Reproduce exactly the lines of the material beneath, from the line that contains "return pieces" to the line that contains "obj.parent = None", both included, and no other lines.

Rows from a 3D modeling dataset
┄┄┄┄┄┄┄┄┄┄
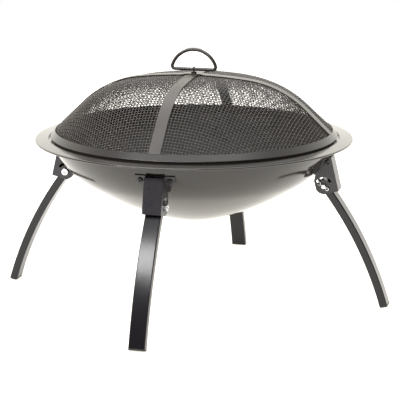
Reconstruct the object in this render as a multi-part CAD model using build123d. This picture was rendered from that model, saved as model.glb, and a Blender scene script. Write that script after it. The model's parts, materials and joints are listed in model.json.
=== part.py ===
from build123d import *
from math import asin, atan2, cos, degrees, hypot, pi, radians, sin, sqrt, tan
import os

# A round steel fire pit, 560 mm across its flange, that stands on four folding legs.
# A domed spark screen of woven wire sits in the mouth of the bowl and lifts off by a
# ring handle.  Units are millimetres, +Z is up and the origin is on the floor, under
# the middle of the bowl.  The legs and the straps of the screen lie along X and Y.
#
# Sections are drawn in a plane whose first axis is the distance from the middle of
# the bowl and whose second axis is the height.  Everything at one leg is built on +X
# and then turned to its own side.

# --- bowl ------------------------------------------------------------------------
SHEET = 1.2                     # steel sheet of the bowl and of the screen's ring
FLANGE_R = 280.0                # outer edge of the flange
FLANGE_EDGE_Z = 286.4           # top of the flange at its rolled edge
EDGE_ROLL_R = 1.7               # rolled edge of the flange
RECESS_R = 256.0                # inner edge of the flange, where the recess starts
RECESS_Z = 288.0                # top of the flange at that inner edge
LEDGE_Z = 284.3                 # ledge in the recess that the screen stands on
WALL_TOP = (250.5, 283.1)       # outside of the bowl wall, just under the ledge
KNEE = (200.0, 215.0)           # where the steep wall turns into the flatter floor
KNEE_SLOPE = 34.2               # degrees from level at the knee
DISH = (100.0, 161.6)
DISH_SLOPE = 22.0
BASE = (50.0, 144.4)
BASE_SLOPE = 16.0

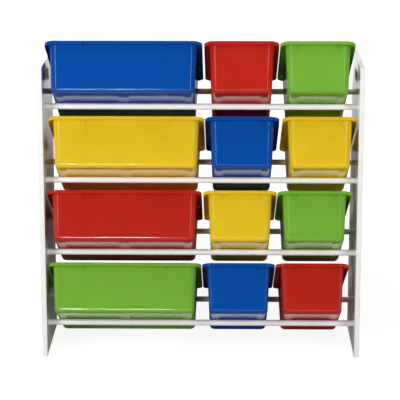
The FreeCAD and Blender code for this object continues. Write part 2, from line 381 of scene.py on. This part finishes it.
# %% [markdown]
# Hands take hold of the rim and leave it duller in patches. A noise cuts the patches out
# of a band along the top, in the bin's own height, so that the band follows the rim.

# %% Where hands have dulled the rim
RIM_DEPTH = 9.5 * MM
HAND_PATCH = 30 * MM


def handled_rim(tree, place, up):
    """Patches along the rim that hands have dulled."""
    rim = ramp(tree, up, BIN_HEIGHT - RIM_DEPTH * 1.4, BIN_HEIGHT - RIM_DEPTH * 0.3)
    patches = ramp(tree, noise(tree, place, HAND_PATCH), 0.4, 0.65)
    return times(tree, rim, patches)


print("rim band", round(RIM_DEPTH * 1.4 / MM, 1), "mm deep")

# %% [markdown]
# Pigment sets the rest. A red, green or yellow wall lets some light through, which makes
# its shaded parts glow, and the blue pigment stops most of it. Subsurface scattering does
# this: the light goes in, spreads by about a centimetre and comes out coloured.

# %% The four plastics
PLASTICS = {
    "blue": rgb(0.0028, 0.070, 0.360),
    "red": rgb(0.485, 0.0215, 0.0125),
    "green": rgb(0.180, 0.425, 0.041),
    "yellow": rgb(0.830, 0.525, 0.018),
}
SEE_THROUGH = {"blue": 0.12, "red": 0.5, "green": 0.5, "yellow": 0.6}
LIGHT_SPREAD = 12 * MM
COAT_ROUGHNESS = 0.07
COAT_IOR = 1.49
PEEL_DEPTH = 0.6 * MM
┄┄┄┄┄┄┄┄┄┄
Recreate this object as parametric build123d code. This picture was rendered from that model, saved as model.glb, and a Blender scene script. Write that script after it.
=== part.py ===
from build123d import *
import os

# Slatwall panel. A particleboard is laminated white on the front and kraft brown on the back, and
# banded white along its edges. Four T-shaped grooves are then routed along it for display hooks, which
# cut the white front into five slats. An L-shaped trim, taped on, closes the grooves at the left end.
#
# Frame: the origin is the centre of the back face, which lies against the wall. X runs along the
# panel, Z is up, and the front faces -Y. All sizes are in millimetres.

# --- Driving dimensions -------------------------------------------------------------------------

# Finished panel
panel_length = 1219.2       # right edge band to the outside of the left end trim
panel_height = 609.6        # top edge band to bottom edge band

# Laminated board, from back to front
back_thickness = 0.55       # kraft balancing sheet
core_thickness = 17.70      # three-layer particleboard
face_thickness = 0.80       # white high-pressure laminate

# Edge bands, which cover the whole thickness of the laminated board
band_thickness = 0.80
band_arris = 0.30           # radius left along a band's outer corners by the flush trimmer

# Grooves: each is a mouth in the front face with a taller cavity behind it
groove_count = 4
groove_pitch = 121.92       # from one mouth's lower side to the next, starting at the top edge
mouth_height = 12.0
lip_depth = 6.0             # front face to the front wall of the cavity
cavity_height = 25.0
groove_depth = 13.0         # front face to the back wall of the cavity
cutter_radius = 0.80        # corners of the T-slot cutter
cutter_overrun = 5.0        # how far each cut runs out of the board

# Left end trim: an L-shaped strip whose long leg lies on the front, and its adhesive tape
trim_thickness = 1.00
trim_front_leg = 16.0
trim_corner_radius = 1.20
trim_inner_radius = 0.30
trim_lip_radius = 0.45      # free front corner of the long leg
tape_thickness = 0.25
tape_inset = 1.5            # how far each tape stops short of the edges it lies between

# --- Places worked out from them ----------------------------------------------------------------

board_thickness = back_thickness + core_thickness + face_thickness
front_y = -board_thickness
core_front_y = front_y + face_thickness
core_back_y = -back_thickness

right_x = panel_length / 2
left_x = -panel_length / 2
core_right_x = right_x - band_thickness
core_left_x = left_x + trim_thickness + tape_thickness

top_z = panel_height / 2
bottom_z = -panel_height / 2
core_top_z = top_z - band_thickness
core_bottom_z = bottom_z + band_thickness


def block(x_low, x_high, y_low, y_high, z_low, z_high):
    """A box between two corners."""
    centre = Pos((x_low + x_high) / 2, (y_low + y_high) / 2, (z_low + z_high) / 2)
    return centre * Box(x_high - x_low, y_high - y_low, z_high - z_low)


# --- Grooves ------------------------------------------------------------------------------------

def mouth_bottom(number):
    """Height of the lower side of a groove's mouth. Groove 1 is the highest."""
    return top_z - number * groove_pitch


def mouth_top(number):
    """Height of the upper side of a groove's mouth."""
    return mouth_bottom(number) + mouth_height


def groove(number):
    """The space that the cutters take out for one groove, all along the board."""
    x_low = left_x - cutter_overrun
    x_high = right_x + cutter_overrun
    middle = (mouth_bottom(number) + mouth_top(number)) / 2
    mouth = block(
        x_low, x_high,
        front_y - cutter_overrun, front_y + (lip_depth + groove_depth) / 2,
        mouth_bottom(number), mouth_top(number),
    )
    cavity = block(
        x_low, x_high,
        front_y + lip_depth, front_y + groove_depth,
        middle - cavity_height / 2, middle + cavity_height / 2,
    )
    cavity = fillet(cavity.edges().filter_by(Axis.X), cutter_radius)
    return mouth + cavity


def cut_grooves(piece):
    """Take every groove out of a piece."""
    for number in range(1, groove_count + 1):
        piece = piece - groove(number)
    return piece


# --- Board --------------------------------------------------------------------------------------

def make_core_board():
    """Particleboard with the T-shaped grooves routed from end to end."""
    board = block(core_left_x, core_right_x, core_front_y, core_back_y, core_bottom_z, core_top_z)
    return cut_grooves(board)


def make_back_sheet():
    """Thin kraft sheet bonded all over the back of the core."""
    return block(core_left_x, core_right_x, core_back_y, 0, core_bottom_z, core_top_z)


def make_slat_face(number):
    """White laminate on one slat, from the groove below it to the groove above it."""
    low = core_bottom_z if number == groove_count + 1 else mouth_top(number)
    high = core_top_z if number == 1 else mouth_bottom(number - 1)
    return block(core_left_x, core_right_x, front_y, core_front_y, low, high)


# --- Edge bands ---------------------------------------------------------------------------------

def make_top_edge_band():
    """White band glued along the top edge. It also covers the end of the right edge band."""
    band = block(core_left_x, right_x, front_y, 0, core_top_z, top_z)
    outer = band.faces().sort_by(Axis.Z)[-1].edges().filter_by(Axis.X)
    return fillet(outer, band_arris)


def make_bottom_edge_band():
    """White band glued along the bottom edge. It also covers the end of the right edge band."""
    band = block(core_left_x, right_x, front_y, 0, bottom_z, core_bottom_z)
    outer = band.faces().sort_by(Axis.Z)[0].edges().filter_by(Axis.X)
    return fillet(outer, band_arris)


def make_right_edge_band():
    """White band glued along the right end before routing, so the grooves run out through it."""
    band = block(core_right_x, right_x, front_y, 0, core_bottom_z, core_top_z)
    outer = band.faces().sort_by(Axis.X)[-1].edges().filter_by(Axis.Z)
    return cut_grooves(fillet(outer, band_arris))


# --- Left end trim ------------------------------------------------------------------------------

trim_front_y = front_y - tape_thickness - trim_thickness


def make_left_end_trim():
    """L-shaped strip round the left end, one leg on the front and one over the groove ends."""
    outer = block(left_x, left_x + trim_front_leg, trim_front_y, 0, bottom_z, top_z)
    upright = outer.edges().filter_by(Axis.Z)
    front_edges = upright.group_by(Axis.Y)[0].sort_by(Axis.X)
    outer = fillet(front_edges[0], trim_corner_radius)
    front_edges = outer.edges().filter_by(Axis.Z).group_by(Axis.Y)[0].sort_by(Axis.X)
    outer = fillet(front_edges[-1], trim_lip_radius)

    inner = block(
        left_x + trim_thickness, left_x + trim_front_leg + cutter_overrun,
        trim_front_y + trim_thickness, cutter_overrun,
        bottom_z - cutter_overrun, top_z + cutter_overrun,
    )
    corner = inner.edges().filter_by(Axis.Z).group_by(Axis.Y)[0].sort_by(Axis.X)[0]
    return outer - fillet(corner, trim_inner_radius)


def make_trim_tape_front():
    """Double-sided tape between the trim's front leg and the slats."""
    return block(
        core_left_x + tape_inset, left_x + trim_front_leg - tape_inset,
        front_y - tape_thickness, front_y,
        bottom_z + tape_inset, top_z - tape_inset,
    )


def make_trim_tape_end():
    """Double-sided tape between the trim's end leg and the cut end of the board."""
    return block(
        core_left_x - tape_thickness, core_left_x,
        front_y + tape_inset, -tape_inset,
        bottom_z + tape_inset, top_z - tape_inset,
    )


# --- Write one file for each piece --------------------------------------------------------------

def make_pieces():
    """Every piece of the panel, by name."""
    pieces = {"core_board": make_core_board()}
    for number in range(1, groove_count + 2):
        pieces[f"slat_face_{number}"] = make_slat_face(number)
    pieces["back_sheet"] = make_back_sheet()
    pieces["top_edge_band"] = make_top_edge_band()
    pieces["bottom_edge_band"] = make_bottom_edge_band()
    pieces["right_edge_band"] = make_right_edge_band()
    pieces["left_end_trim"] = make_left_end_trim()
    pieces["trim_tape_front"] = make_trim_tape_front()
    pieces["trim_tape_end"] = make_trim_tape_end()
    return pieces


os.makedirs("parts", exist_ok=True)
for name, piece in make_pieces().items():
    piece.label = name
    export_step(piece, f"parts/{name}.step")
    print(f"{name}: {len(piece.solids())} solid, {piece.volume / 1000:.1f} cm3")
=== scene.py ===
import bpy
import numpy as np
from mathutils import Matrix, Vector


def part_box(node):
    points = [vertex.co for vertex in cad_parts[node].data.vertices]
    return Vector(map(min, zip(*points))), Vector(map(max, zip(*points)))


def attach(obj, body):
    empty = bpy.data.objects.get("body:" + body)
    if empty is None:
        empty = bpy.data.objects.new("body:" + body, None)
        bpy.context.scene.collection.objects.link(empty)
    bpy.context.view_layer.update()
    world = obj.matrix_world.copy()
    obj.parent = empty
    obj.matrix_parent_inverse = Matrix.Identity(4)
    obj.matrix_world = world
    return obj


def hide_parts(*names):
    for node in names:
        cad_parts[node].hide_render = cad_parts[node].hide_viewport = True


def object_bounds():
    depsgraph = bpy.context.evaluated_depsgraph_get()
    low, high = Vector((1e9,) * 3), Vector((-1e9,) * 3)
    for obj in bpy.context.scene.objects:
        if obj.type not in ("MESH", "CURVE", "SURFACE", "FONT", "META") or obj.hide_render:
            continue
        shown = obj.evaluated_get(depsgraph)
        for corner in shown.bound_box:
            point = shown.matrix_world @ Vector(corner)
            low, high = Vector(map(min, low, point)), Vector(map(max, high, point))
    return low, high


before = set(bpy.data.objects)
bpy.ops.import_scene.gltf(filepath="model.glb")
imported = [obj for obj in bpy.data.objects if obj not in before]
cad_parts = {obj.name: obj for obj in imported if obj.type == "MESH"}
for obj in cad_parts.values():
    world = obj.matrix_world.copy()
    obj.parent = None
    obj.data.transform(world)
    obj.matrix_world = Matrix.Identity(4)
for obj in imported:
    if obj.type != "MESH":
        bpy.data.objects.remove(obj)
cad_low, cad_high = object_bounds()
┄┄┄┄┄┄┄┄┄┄
CORRECT RESULT
    return pieces


os.makedirs("parts", exist_ok=True)
for name, piece in make_pieces().items():
    piece.label = name
    export_step(piece, f"parts/{name}.step")
    print(f"{name}: {len(piece.solids())} solid, {piece.volume / 1000:.1f} cm3")
=== scene.py ===
import bpy
import numpy as np
from mathutils import Matrix, Vector


def part_box(node):
    points = [vertex.co for vertex in cad_parts[node].data.vertices]
    return Vector(map(min, zip(*points))), Vector(map(max, zip(*points)))


def attach(obj, body):
    empty = bpy.data.objects.get("body:" + body)
    if empty is None:
        empty = bpy.data.objects.new("body:" + body, None)
        bpy.context.scene.collection.objects.link(empty)
    bpy.context.view_layer.update()
    world = obj.matrix_world.copy()
    obj.parent = empty
    obj.matrix_parent_inverse = Matrix.Identity(4)
    obj.matrix_world = world
    return obj


def hide_parts(*names):
    for node in names:
        cad_parts[node].hide_render = cad_parts[node].hide_viewport = True


def object_bounds():
    depsgraph = bpy.context.evaluated_depsgraph_get()
    low, high = Vector((1e9,) * 3), Vector((-1e9,) * 3)
    for obj in bpy.context.scene.objects:
        if obj.type not in ("MESH", "CURVE", "SURFACE", "FONT", "META") or obj.hide_render:
            continue
        shown = obj.evaluated_get(depsgraph)
        for corner in shown.bound_box:
            point = shown.matrix_world @ Vector(corner)
            low, high = Vector(map(min, low, point)), Vector(map(max, high, point))
    return low, high


before = set(bpy.data.objects)
bpy.ops.import_scene.gltf(filepath="model.glb")
imported = [obj for obj in bpy.data.objects if obj not in before]
cad_parts = {obj.name: obj for obj in imported if obj.type == "MESH"}
for obj in cad_parts.values():
    world = obj.matrix_world.copy()
    obj.parent = None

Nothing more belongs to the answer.